Lou wasn't even out there for the final stretch once Evan checked back
in, and after bricking an open three with 2:54 left that would've put
the team up two and brought the house down—as emblematic of 'Dre's
late-game futility as a shot could be—he was not asked to contribute on
offense again. This is Evan and Jrue's team now—finally—and that's far more important a development for this team than anything that could happen in this series.

So
hey, speaking of this series—it does bear mentioning that we're up 2-1
on the hurting Bulls now, with a chance to take a commanding 3-1 series
lead at the WFC again this Sunday. But as positive as things may seem at
the moment, and as much as we want to start eyeing the Celtics/Hawks
series to see who would make a more favorable second-hand matchup for
this team, let me remind you that this is not the first time we've been
in this situation as an underdog—we took similar leads against both
Orlando and Detroit, then proceeded to lose the next three games to
each. Now, this seems different, with the Bulls' best (and possibly
their second-best) player injured, and the Sixers clicking in some
importantw ays, but just because it seems different doesn't mean that it is different. Let's talk about that again after Game Four, shall we?

And
a final note, about that second-best Bulls player and the injury he
suffered tonight: You're probably going to hear a lot of crap over the
upcoming days about the way the Sixers fans reacted when Joakim Noah
brutally twisted his ankle on Andre Iguodala's foot in the open court,
and we cheered as he writhed on the floor in pain, booing when he
finally got back up. And we'll deserve most of it—it was a classless act
on the part of the WFC crowd, and names like "Michael Irvin" and "Santa
Claus" will be not wrongly invoked.

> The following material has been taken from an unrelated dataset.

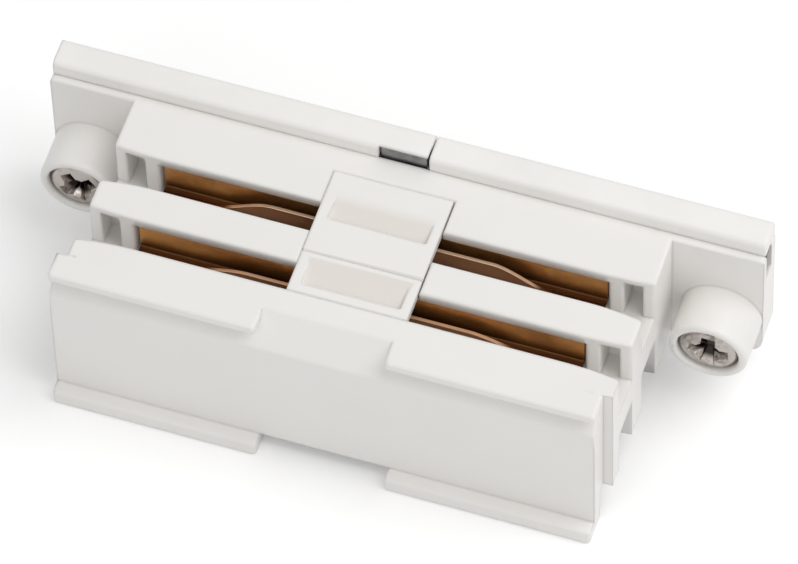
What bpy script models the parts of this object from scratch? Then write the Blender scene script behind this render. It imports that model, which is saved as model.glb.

But let's also keep in mind that
Noah is a historical NBA irritant, someone who takes pride in getting
under the skin of opponents and their fans, and while such methods are
All In the Game as far as the NBA is concerned...well, sometimes people
are going to take joy in your misery. No disrespect, and frankly, any
Sixer fan who doesn't have a great deal of admiration for how he hobbled
back onto that court after his injury and managed to hit a couple free
throws and a jumper before limping back off is simply out they damn
mind.

1:00 tip from Wells Fargo this Sunday for Game Four. Still
a ton of questions to be answered, still a whole lot undecided in this
series, but even if we lose the next three games, tonight was progress
in this team's evolution that can and should not be ignored. It might
not mean we're any closer to contending, but it means we're a lot closer
to understanding who we are as a team, and where to go from here, and
at this stage in the 76ers' development, that's nearly as important. Go
Jrue and Evan, go Coach Collins, go you marvelous bastard 76ers.